> [What this task involves] The records below should be written out again, exactly.

══ Listed records

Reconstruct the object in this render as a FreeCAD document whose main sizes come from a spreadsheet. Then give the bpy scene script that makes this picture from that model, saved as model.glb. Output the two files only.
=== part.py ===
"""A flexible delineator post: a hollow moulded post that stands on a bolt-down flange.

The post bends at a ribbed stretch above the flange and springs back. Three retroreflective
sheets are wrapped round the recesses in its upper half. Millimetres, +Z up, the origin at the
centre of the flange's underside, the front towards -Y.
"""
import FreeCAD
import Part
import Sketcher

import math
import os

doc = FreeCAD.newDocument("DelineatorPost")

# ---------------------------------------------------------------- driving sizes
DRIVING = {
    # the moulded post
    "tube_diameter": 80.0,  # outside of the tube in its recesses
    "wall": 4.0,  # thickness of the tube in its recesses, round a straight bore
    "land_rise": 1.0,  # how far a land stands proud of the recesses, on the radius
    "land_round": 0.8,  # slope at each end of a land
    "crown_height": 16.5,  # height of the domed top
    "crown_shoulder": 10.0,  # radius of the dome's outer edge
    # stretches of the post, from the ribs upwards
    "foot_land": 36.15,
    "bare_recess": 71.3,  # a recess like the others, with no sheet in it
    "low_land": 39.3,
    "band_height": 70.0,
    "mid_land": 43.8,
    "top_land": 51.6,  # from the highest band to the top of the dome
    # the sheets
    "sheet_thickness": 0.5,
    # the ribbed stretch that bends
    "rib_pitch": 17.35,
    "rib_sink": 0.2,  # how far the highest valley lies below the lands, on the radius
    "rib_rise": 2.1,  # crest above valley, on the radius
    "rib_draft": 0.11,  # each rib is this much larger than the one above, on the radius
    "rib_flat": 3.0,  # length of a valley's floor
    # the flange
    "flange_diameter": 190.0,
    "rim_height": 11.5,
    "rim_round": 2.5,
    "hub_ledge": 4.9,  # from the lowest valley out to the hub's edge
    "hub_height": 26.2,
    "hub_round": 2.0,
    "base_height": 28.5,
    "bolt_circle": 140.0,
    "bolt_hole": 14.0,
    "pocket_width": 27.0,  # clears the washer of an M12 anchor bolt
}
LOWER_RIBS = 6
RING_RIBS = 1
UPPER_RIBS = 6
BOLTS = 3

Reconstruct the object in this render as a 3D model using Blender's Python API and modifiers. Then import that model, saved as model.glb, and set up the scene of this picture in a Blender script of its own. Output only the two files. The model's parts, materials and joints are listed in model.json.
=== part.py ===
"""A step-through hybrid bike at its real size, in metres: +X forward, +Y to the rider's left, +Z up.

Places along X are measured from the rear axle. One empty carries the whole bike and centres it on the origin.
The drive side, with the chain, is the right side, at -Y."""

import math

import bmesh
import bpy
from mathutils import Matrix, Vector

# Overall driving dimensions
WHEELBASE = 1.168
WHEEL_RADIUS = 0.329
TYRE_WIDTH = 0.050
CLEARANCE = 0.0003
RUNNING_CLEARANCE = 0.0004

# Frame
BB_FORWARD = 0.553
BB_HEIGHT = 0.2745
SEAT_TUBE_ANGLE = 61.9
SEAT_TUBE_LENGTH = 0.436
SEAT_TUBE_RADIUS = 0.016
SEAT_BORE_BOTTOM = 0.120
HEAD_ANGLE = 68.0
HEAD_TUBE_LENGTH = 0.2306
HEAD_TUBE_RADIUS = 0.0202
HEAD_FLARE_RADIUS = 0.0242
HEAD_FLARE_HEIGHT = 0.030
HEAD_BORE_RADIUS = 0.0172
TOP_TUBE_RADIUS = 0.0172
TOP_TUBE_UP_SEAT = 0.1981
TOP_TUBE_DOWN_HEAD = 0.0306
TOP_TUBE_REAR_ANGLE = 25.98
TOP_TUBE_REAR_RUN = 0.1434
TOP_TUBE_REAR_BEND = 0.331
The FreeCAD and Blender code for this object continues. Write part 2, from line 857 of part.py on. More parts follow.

════

> [Exercise output]
Reconstruct the object in this render as a FreeCAD document whose main sizes come from a spreadsheet. Then give the bpy scene script that makes this picture from that model, saved as model.glb. Output the two files only.
=== part.py ===
"""A flexible delineator post: a hollow moulded post that stands on a bolt-down flange.

The post bends at a ribbed stretch above the flange and springs back. Three retroreflective
sheets are wrapped round the recesses in its upper half. Millimetres, +Z up, the origin at the
centre of the flange's underside, the front towards -Y.
"""
import FreeCAD
import Part
import Sketcher

import math
import os

doc = FreeCAD.newDocument("DelineatorPost")

# ---------------------------------------------------------------- driving sizes
DRIVING = {
    # the moulded post
    "tube_diameter": 80.0,  # outside of the tube in its recesses
    "wall": 4.0,  # thickness of the tube in its recesses, round a straight bore
    "land_rise": 1.0,  # how far a land stands proud of the recesses, on the radius
    "land_round": 0.8,  # slope at each end of a land
    "crown_height": 16.5,  # height of the domed top
    "crown_shoulder": 10.0,  # radius of the dome's outer edge
    # stretches of the post, from the ribs upwards
    "foot_land": 36.15,
    "bare_recess": 71.3,  # a recess like the others, with no sheet in it
    "low_land": 39.3,
    "band_height": 70.0,
    "mid_land": 43.8,
    "top_land": 51.6,  # from the highest band to the top of the dome
    # the sheets
    "sheet_thickness": 0.5,
    # the ribbed stretch that bends
    "rib_pitch": 17.35,
    "rib_sink": 0.2,  # how far the highest valley lies below the lands, on the radius
    "rib_rise": 2.1,  # crest above valley, on the radius
    "rib_draft": 0.11,  # each rib is this much larger than the one above, on the radius
    "rib_flat": 3.0,  # length of a valley's floor
    # the flange
    "flange_diameter": 190.0,
    "rim_height": 11.5,
    "rim_round": 2.5,
    "hub_ledge": 4.9,  # from the lowest valley out to the hub's edge
    "hub_height": 26.2,
    "hub_round": 2.0,
    "base_height": 28.5,
    "bolt_circle": 140.0,
    "bolt_hole": 14.0,
    "pocket_width": 27.0,  # clears the washer of an M12 anchor bolt
}
LOWER_RIBS = 6
RING_RIBS = 1
UPPER_RIBS = 6
BOLTS = 3

Reconstruct the object in this render as a 3D model using Blender's Python API and modifiers. Then import that model, saved as model.glb, and set up the scene of this picture in a Blender script of its own. Output only the two files. The model's parts, materials and joints are listed in model.json.
=== part.py ===
"""A step-through hybrid bike at its real size, in metres: +X forward, +Y to the rider's left, +Z up.

Places along X are measured from the rear axle. One empty carries the whole bike and centres it on the origin.
The drive side, with the chain, is the right side, at -Y."""

import math

import bmesh
import bpy
from mathutils import Matrix, Vector

# Overall driving dimensions
WHEELBASE = 1.168
WHEEL_RADIUS = 0.329
TYRE_WIDTH = 0.050
CLEARANCE = 0.0003
RUNNING_CLEARANCE = 0.0004

# Frame
BB_FORWARD = 0.553
BB_HEIGHT = 0.2745
SEAT_TUBE_ANGLE = 61.9
SEAT_TUBE_LENGTH = 0.436
SEAT_TUBE_RADIUS = 0.016
SEAT_BORE_BOTTOM = 0.120
HEAD_ANGLE = 68.0
HEAD_TUBE_LENGTH = 0.2306
HEAD_TUBE_RADIUS = 0.0202
HEAD_FLARE_RADIUS = 0.0242
HEAD_FLARE_HEIGHT = 0.030
HEAD_BORE_RADIUS = 0.0172
TOP_TUBE_RADIUS = 0.0172
TOP_TUBE_UP_SEAT = 0.1981
TOP_TUBE_DOWN_HEAD = 0.0306
TOP_TUBE_REAR_ANGLE = 25.98
TOP_TUBE_REAR_RUN = 0.1434
TOP_TUBE_REAR_BEND = 0.331
The FreeCAD and Blender code for this object continues. Write part 2, from line 857 of part.py on. More parts follow.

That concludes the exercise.